J: So, Kieren. You’re a second year student, and you’re hoping to stand in the upcoming local elections too. Where exactly are you targeting?
K: I’m the local Green Party candidate, and I’m targeting Portswood.
J: Cool. So is there a particular ward in Portswood, or…? I don’t really know how it works!
K: No, Portswood is just the one ward. Southampton is split into eighteen different wards, spread across three parliamentary constituencies.
J: That clears it up! Right, so. Obviously it’s a bit more unusual for a student to stand for the council than a local. Do you think your status as a student is a disadvantage in any way? Like the locals may feel you’re less likely to understand their issues?
K: That is actually where it differs from me – I’m born in Southampton, I’ve lived here my whole life, so I think I’d represent the local people quite well.
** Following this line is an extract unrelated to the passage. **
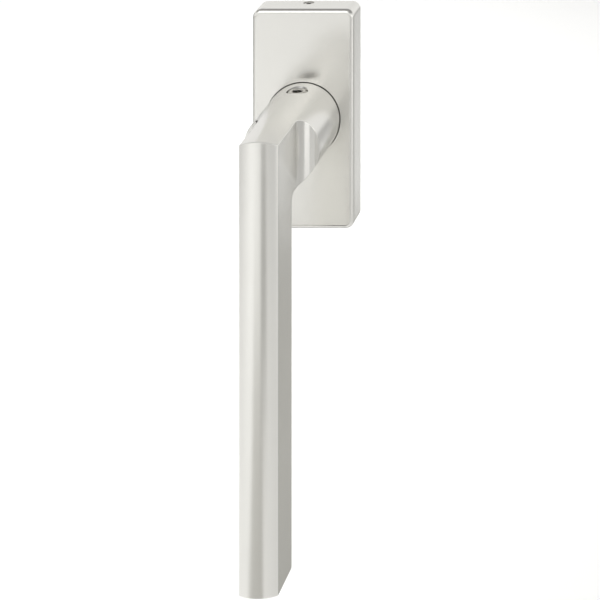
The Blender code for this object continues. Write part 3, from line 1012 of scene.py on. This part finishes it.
lid_screw_low, lid_screw_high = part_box("back_plate_screw_upper_right")
lid_screw_length = lid_screw_high.y - lid_screw_low.y
lid_screw_head = (lid_screw_high.x - lid_screw_low.x) / 2
LID_SCREW_RADIUS = 0.0010
LID_SCREW_PITCH = 0.0004
lid_screw_recess = (0.0010, 0.00025, 0.0009)  # reach, half width and depth
for across, x in (("left", -PLATE_SCREW_AT[0]), ("right", PLATE_SCREW_AT[0])):
    for up, z in (("upper", PLATE_SCREW_AT[1]), ("lower", -PLATE_SCREW_AT[1])):
        lid_screw = countersunk_screw(
            f"lid_screw_{up}_{across}",
            LID_SCREW_RADIUS,
            LID_SCREW_PITCH,
            lid_screw_head,
            lid_screw_length,
            lid_screw_recess,
        )
        put(lid_screw, (x, lid_screw_high.y, z), (math.pi, 0, 0))
        fit(
            lid_screw,
            plated,
            "rosette",
            "zinc_plated_steel",
            f"back_plate_screw_{up}_{across}",
        )

# --- Bearing bush ---------------------------------------------------------------------------
# Flanged bush moulded from grey polyamide, pressed into the base plate's web. The neck's
# journal turns in it without metal on metal.

bush_low, bush_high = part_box("bearing_bush")
bush_bore = JOURNAL_RADIUS + 0.0001
bush_rim, bore_rim = 0.0002, 0.0003
flange_back = BASE_FRONT - 0.0001
bush = turned(
    "moulded_bush",
    [
        (bush_bore + bore_rim, bush_low.y),
        (bush_high.x - bush_rim, bush_low.y),
        (bush_high.x, bush_low.y + bush_rim),
        (bush_high.x, flange_back),
        (bush_radius, flange_back),
        (bush_radius, bush_high.y - bush_rim),
        (bush_radius - bush_rim, bush_high.y),
        (bush_bore + bore_rim, bush_high.y),
        (bush_bore, bush_high.y - bore_rim),
        (bush_bore, bush_low.y + bore_rim),
    ],
)
grease_half, grease_depth = 0.0006, 0.0076
for turn in range(4):
    groove_low = (-grease_half, -0.01, bush_bore - PAST)
    groove = block("grease_groove", groove_low, (grease_half, 0, grease_depth))
    cut(bush, put(groove, (0, 0, 0), (0, math.radians(45) + turn * math.tau / 4, 0)))
smooth(bush)
fit(bush, polyamide, "rosette", "polyamide", "bearing_bush")

# --- Click mechanism ------------------------------------------------------------------------
# A square spring steel cam on the journal meets two leaf springs at every quarter turn. A wave
# washer takes up the play, and a retaining ring in the journal's groove holds the stack. All
# are stamped from hardened strip, deburred and oiled.


def oiled_spring_steel():
    """Hardened and tempered strip, oiled: dark blue grey, with faint rolling lines.

    It gives the eye a dark metal with soft streaks and a slight wet gloss.
    """
    material = new_material("oiled_spring_steel")
    place = add_node(material, "ShaderNodeTexCoord").outputs["Object"]
    stretched = add_node(material, "ShaderNodeMapping", Vector=place, Scale=(1.0, 1.0, 0.08))
    # Rolling lines 0.25 mm apart, up and down the strip.
    lines = add_node(
        material, "ShaderNodeTexNoise", Vector=stretched.outputs["Vector"], Scale=1 / 0.00025
    )
    tone = add_node(
        material,
        "ShaderNodeMix",
        {"data_type": "RGBA"},
        Factor=lines.outputs["Fac"],
        _6=colour("6f747b"),
        _7=colour("8b9096"),
    )
    rough = add_node(
        material, "ShaderNodeMapRange", Value=lines.outputs["Fac"], To_Min=0.22, To_Max=0.4
    )
    bump = add_node(
        material, "ShaderNodeBump", Height=lines.outputs["Fac"], Strength=0.1, Distance=0.00003
    )
    shine(
        material,
        Base_Color=tone.outputs[2],
        Metallic=1.0,
        Roughness=rough.outputs["Result"],
        Normal=bump.outputs["Normal"],
        Coat_Weight=0.3,
        Coat_Roughness=0.1,
    )
    return material


spring_steel = oiled_spring_steel()
cam_low, cam_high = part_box("detent_cam")
cam_corner = 0.01025
key_play = 0.0001
cam = round_bar("square_cam", cam_corner, cam_low.y, cam_high.y, sides=192)
flats = block("flats", (cam_low.x, -0.01, cam_low.z), (cam_high.x, 0, cam_high.z))
combine(cam, "INTERSECT", flats)
keyed = round_bar("keyed", JOURNAL_RADIUS + key_play, -0.01, PAST, sides=128)
key_half = JOURNAL_FLAT + key_play
combine(keyed, "INTERSECT", block("key_flats", (-key_half, -0.02, -0.02), (key_half, 0.02, 0.02)))
cut(cam, keyed)
merge_close(cam, 2e-5)
bevel_edges(cam, 0.00015, 2, lambda edge: sharp(edge, 60))
smooth(cam)
fit(cam, spring_steel, "lever", "spring_steel", "detent_cam")

washer_low, washer_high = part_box("wave_washer")
strip = 0.00018
spring_room = 0.00005
wave = washer_high.y - washer_low.y - strip - spring_room
wave_reach = 0.0068
washer_bore = JOURNAL_RADIUS + 0.0003
washer = turned(
    "wavy_washer",
    [
        (washer_bore, washer_low.y),
        (washer_high.x, washer_low.y),
        (washer_high.x, washer_low.y + strip),
        (washer_bore, washer_low.y + strip),
    ],
)
crest_radius = 0.0014
for crest in range(3):
    angle = crest * math.tau / 3
    middle = Vector((math.cos(angle), 0, math.sin(angle))) * (washer_bore + washer_high.x) / 2
    pick(
        washer,
        "VERT",
        lambda vert: math.hypot(vert.co.x - middle.x, vert.co.z - middle.z) < crest_radius,
    )
    bpy.ops.transform.translate(
        value=(0, wave, 0),
        use_proportional_edit=True,
        proportional_edit_falloff="SMOOTH",
        proportional_size=wave_reach,
    )
    bpy.ops.object.mode_set(mode="OBJECT")
smooth(washer)
fit(washer, spring_steel, "lever", "spring_steel", "wave_washer")

ring_low, ring_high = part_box("retaining_ring")
ring_shift = 0.0002  # the ring is thinner towards its opening
opening_half = 0.0030
lug_radius, eye_radius = 0.0013, 0.0006
circlip = round_bar("circlip", ring_high.x, ring_low.y, ring_high.y, sides=120)
bore = round_bar("bore", GROOVE_RADIUS + 0.00005, -0.01, 0.01, (0, ring_shift), sides=120)
cut(circlip, bore)
cut(circlip, block("opening", (-opening_half, -0.01, -0.012), (opening_half, 0.01, 0)))
for side in (-1, 1):
    lug_at = (side * 0.0043, -0.0070)
    lug = round_bar("lug", lug_radius, ring_low.y, ring_high.y, lug_at, sides=48)
    weld(circlip, lug)
    cut(circlip, round_bar("eye", eye_radius, -0.01, 0.01, lug_at, sides=32))
merge_close(circlip, 3e-5)
bevel_edges(circlip, 0.00006, 1, lambda edge: sharp(edge, 60))
smooth(circlip)
fit(circlip, spring_steel, "lever", "spring_steel", "retaining_ring")

for hand in ("left", "right"):
    leaf_low, leaf_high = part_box(f"detent_spring_{hand}")
    leaf = block(f"leaf_spring_{hand}", leaf_low, leaf_high)
    # The four corners of the strip, along its thickness.
    bevel_edges(
        leaf, 0.0006, 4, lambda edge: abs(edge.verts[0].co.x - edge.verts[1].co.x) > 0.0003
    )
    bevel_edges(leaf, 0.00008, 2, lambda edge: sharp(edge, 60))
    smooth(leaf)
    fit(leaf, spring_steel, "rosette", "spring_steel", f"detent_spring_{hand}")

# --- Fixing screws --------------------------------------------------------------------------
# Two M5 countersunk machine screws, 40 mm long, with a cross recess, zinc plated. They pass
# through the base plate and the window frame into the gear, 43 mm apart.

SCREW_PITCH = 0.0008
screw_recess = (0.0024, 0.00055, 0.0024)  # reach, half width and depth
for up, level in (("upper", SCREW_HEIGHT), ("lower", -SCREW_HEIGHT)):
    screw_low, screw_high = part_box(f"{up}_fixing_screw")
    screw = countersunk_screw(
        f"window_screw_{up}",
        SCREW_RADIUS,
        SCREW_PITCH,
        screw_high.x,
        screw_high.y - screw_low.y,
        screw_recess,
    )
    put(screw, (0, screw_low.y, level))
    fit(screw, plated, "rosette", "zinc_plated_steel", f"{up}_fixing_screw")

# --- Support sleeves ------------------------------------------------------------------------
# Two spigots moulded from grey polyamide round the fixing screws. They fill the 10 mm holes in
# the window frame and take the turning force. Thin ribs are crushed as they are pushed in.

rib_rise = 0.0002
rib_radius, rib_end_radius = 0.00045, 0.00035
lead_in = 0.0005
bore = SCREW_RADIUS + 0.0002
wall = SLEEVE_RADIUS - rib_rise
for up, level in (("upper", SCREW_HEIGHT), ("lower", -SCREW_HEIGHT)):
    sleeve_low, sleeve_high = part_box(f"{up}_support_sleeve")
    sleeve = turned(
        f"spigot_{up}",
        [
            (bore + 0.0002, sleeve_low.y),
            (wall - 0.0002, sleeve_low.y),
            (wall, sleeve_low.y + 0.0002),
            (wall, sleeve_high.y - lead_in),
            (wall - lead_in, sleeve_high.y),
            (bore + 0.0003, sleeve_high.y),
            (bore, sleeve_high.y - 0.0003),
            (bore, sleeve_low.y + 0.0002),
        ],
    )
    for turn in range(8):
        rib = round_bar(
            "crush_rib",
            rib_radius,
            0.0001,
            sleeve_high.y - lead_in - 0.0003,
            (0, SLEEVE_RADIUS - rib_radius),
            sides=24,
            end_radius=rib_end_radius,
        )
        weld(sleeve, put(rib, (0, 0, 0), (0, turn * math.tau / 8, 0)))
    smooth(sleeve)
    put(sleeve, (0, 0, level))
    fit(sleeve, polyamide, "rosette", "polyamide", f"{up}_support_sleeve")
Plus, I’d bring in a younger voice to the council, which is primarily made up of people in their thirties, forties, fifties… I think a young, passionate voice would make a real difference to everyone.
J: That actually leads onto my second point! As a second year, you’ve got to be, what… nineteen, twenty at the most? Do you think your age could potentially hold you back?
K: I don’t, even though I think young people are the most under-represented group in politics pretty much everywhere. I mean, in Parliament, the youngest MP ever was elected at the last General Election, Mhairi Black for the SNP in Scotland, and she’s done a fantastic job representing all her constituents. [Mhairi is 21.] So I don’t think… I think my age gives me a different perspective on issues that a lot of other people won’t have. And it’s an opportunity for young people to feel less disadvantaged in politics – look at George Osborne’s latest budget and it’s all geared toward pensions, very little to do with young people. And that’s because we’re one of the smallest voting blocks. I think that I could help start to address that problem.
J: Just out of interest, do you see the older residents of Portswood voting for you?
K: I think they will. As I said, I’ve lived around Southampton for the last twenty years, I think I know the area and its’ problems quite well. So people of all ages face the same issues with things like transport, people being marginalised in the city – they affect everyone. And I think I understand these problems better than someone who could be, say, forty or fifty, and have moved to the area quite recently. And that is important – it’s not just about my age, or about improving diversity in terms of age. I know the area, and have done for a while.
J: Fair enough. Moving slightly away from the political side of things. You’re a second year, what subject do you? And if you don’t mind me asking, how many hours a week is it?
K: I study environmental science; it’s about forty hours a week, including the reading.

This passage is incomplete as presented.